* What is needed *
Repeat exactly the stretch of lines from the line containing "stamp_button();" through the line containing "cad_parts[member].parent = rigid_bodies[body]", both included, and nothing else.
————————
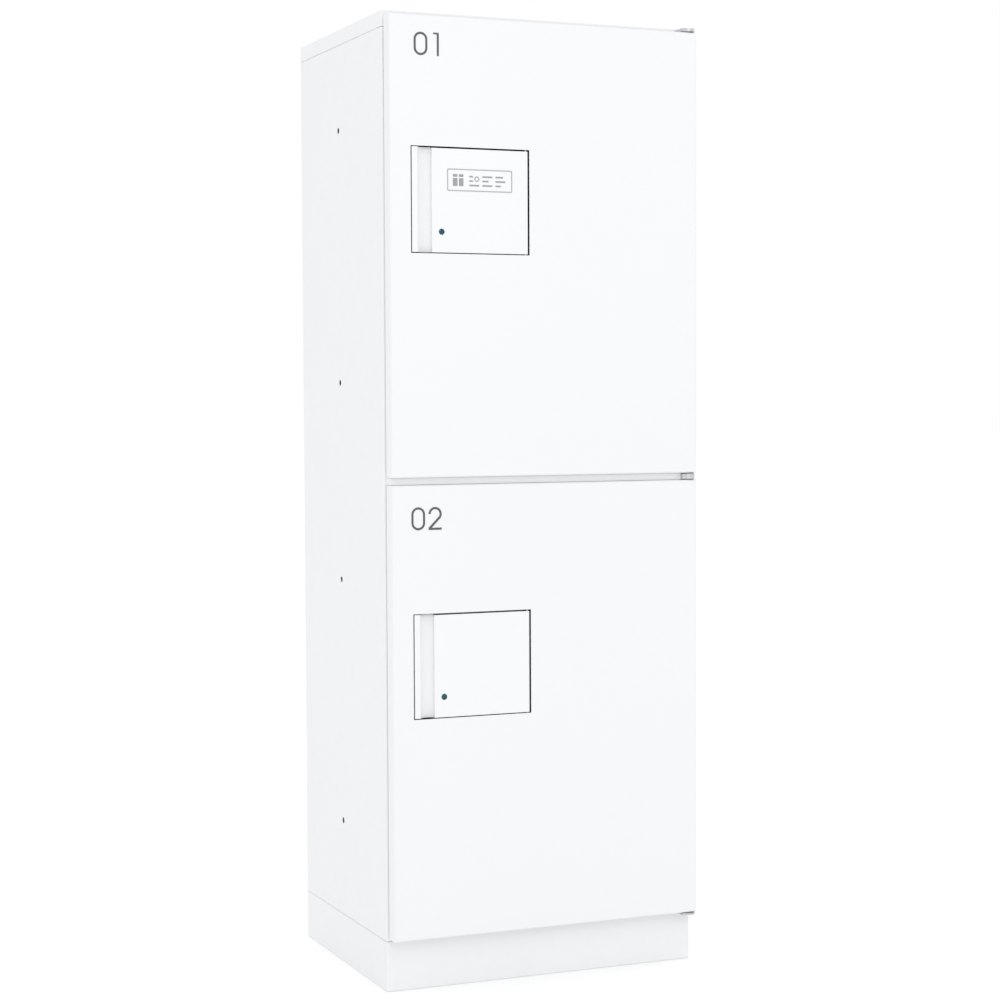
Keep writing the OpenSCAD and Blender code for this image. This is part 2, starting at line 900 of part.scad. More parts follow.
// housing of the slip stamp behind the upper flap: slip slot below, button bore above
module stamp_housing() {
  x0 = stamp_x - 18;
  x1 = stamp_x + 18;
  y0 = -18.2;
  y1 = plate_y - plate_t;
  z1 = stamp_z0 + stamp_h;
  color([0.3, 0.31, 0.33])
    on_door(1)
      difference() {
        box(x0, y0, stamp_z0, x1, y1, z1);
        box(x0 - 1, y0 - 1, stamp_z0 + 10, x1 - 6, y1 - 1.5, stamp_z0 + 15);
        bar_z(stamp_x, stamp_y, stamp_z0 + 10, stamp_z0 + 48, stamp_bore_r);
        bar_z(stamp_x, stamp_y, stamp_z0 + 40, z1 + 1, 2.4 + running);
        bar_z(stamp_x, stamp_y, stamp_z0 + 50, z1 + 1, stamp_bore_r);
      }
}

module stamp_button() {
  top = stamp_z0 + 72;
  color([0.75, 0.2, 0.18])
    on_door(1) {
      bar_z(stamp_x, stamp_y, stamp_z0 + 17, stamp_z0 + 24, stamp_bore_r - 0.08);
      bar_z(stamp_x, stamp_y, stamp_z0 + 23, top, 2.4);
      box(stamp_x - 11, stamp_y - 5, top - 4, stamp_x + 11, stamp_y + 5, top + 5);
    }
}

module stamp_spring() {
  turns = 5;
  low = stamp_z0 + 50.5;
  high = stamp_z0 + 67.4;
  color([0.75, 0.76, 0.78])
    on_door(1)
      translate([stamp_x, stamp_y, 0])
        for (n = [0:turns])
          translate([0, 0, low + n * (high - low) / turns])
            rotate_extrude()
              translate([3.7, 0])
                circle(r = 0.45, $fn = 16);
}

side_panel_left();
side_panel_right();
back_panel();
top_cap();
ceiling_panel();
mid_shelf();
front_rail();
floor_panel();
plinth();
hinge_brackets();
hinge_pins();
strike_plates();
magnet_catches();
cabinet_screws();
door_skin(1);  // door_skin_upper
door_liner(1);  // door_liner_upper
door_seal(1);  // door_seal_upper
hinge_bushes(1);  // hinge_bushes_upper
lock_pocket(1);  // lock_pocket_upper
lock_plate(1);  // lock_plate_upper
lock_case(1);  // lock_case_upper
dial_axle(1);  // dial_axle_upper
key_cylinder(1);  // key_cylinder_upper
flap_pin(1);  // flap_pin_upper
catch_plate(1);  // catch_plate_upper
number_plate(1);  // number_upper
stamp_housing();
flap(1);  // flap_upper
flap_lens(1);  // flap_lens_upper
slip_label();
dial(1, 0);  // dial_upper_a
dial(1, 1);  // dial_upper_b
dial(1, 2);  // dial_upper_c
thumb_turn(1);  // thumb_turn_upper
lock_bolt(1);  // lock_bolt_upper
indicator(1);  // indicator_upper
key_plug(1);  // key_plug_upper
stamp_button();
stamp_spring();
door_skin(0);  // door_skin_lower
door_liner(0);  // door_liner_lower
door_seal(0);  // door_seal_lower
hinge_bushes(0);  // hinge_bushes_lower
lock_pocket(0);  // lock_pocket_lower
lock_plate(0);  // lock_plate_lower
lock_case(0);  // lock_case_lower
dial_axle(0);  // dial_axle_lower
key_cylinder(0);  // key_cylinder_lower
flap_pin(0);  // flap_pin_lower
catch_plate(0);  // catch_plate_lower
number_plate(0);  // number_lower
flap(0);  // flap_lower
flap_lens(0);  // flap_lens_lower
dial(0, 0);  // dial_lower_a
dial(0, 1);  // dial_lower_b
dial(0, 2);  // dial_lower_c
thumb_turn(0);  // thumb_turn_lower
lock_bolt(0);  // lock_bolt_lower
indicator(0);  // indicator_lower
key_plug(0);  // key_plug_lower
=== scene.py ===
import json
import math

import bmesh
import bpy
from mathutils import Matrix, Vector

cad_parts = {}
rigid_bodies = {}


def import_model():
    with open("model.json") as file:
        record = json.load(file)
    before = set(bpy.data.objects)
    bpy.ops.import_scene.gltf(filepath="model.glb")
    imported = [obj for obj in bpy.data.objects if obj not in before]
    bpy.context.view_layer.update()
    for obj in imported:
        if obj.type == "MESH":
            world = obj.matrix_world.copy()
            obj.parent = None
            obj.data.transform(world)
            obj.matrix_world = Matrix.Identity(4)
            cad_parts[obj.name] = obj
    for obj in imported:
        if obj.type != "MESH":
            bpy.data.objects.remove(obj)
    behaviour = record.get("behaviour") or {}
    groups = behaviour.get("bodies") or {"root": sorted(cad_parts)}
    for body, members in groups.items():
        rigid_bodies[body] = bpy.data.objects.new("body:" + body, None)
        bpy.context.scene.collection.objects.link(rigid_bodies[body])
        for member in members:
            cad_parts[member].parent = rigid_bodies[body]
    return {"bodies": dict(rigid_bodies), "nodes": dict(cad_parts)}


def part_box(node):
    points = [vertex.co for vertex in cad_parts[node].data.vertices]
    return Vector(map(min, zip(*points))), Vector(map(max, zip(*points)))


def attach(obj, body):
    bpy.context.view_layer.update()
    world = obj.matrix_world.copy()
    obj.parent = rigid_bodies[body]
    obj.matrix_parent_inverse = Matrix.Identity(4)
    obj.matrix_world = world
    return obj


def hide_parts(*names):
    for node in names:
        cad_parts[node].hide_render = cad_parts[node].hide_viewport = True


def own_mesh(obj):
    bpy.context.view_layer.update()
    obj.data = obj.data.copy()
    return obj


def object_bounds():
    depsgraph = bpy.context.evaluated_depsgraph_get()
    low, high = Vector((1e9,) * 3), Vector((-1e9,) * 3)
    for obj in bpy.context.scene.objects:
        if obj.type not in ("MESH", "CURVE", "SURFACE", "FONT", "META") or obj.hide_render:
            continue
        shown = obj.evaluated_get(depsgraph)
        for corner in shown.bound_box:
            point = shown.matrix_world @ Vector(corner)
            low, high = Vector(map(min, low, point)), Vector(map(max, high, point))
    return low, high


# Looks of the two-compartment parcel locker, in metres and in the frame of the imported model:
# the doors face -Y, +Z is up, and the lower left corner of the doors has the lowest X.

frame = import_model()
cad_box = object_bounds()
nodes = frame["nodes"]
for carrier in frame["bodies"].values():
    carrier.rotation_mode = "QUATERNION"  # a quarter turn on an open door stays exact

MM = 0.001
SIDES = ("upper", "lower")
DIALS = "abc"


# ---------------------------------------------------------------- material helpers
def new_material(name):
    """Returns the material, its node tree and its shader."""
    material = bpy.data.materials.new(name)
    material.use_nodes = True
    tree = material.node_tree
    return material, tree, tree.nodes["Principled BSDF"]


def object_place(tree, **settings):
    """The object's own coordinates, moved or stretched where settings say so."""
    place = tree.nodes.new("ShaderNodeTexCoord").outputs["Object"]
    if not settings:
        return place
    mapping = tree.nodes.new("ShaderNodeMapping")
    for name, value in settings.items():
        mapping.inputs[name].default_value = value
    tree.links.new(place, mapping.inputs["Vector"])
    return mapping.outputs["Vector"]


def noise(tree, scale, detail=3.0, rough=0.5, stretch=None):
    texture = tree.nodes.new("ShaderNodeTexNoise")
    texture.inputs["Scale"].default_value = scale
    texture.inputs["Detail"].default_value = detail
    texture.inputs["Roughness"].default_value = rough
    place = object_place(tree, Scale=stretch) if stretch else object_place(tree)
    tree.links.new(place, texture.inputs["Vector"])
    return texture.outputs["Fac"]


def spread(tree, factor, low, high, start=0.3, end=0.7):
    """Carries a factor between start and end to a number between low and high."""
    node = tree.nodes.new("ShaderNodeMapRange")
    node.inputs["From Min"].default_value = start
    node.inputs["From Max"].default_value = end
    node.inputs["To Min"].default_value = low
    node.inputs["To Max"].default_value = high
    tree.links.new(factor, node.inputs["Value"])
    return node.outputs["Result"]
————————
* Task solution *
stamp_button();
stamp_spring();
door_skin(0);  // door_skin_lower
door_liner(0);  // door_liner_lower
door_seal(0);  // door_seal_lower
hinge_bushes(0);  // hinge_bushes_lower
lock_pocket(0);  // lock_pocket_lower
lock_plate(0);  // lock_plate_lower
lock_case(0);  // lock_case_lower
dial_axle(0);  // dial_axle_lower
key_cylinder(0);  // key_cylinder_lower
flap_pin(0);  // flap_pin_lower
catch_plate(0);  // catch_plate_lower
number_plate(0);  // number_lower
flap(0);  // flap_lower
flap_lens(0);  // flap_lens_lower
dial(0, 0);  // dial_lower_a
dial(0, 1);  // dial_lower_b
dial(0, 2);  // dial_lower_c
thumb_turn(0);  // thumb_turn_lower
lock_bolt(0);  // lock_bolt_lower
indicator(0);  // indicator_lower
key_plug(0);  // key_plug_lower
=== scene.py ===
import json
import math

import bmesh
import bpy
from mathutils import Matrix, Vector

cad_parts = {}
rigid_bodies = {}


def import_model():
    with open("model.json") as file:
        record = json.load(file)
    before = set(bpy.data.objects)
    bpy.ops.import_scene.gltf(filepath="model.glb")
    imported = [obj for obj in bpy.data.objects if obj not in before]
    bpy.context.view_layer.update()
    for obj in imported:
        if obj.type == "MESH":
            world = obj.matrix_world.copy()
            obj.parent = None
            obj.data.transform(world)
            obj.matrix_world = Matrix.Identity(4)
            cad_parts[obj.name] = obj
    for obj in imported:
        if obj.type != "MESH":
            bpy.data.objects.remove(obj)
    behaviour = record.get("behaviour") or {}
    groups = behaviour.get("bodies") or {"root": sorted(cad_parts)}
    for body, members in groups.items():
        rigid_bodies[body] = bpy.data.objects.new("body:" + body, None)
        bpy.context.scene.collection.objects.link(rigid_bodies[body])
        for member in members:
            cad_parts[member].parent = rigid_bodies[body]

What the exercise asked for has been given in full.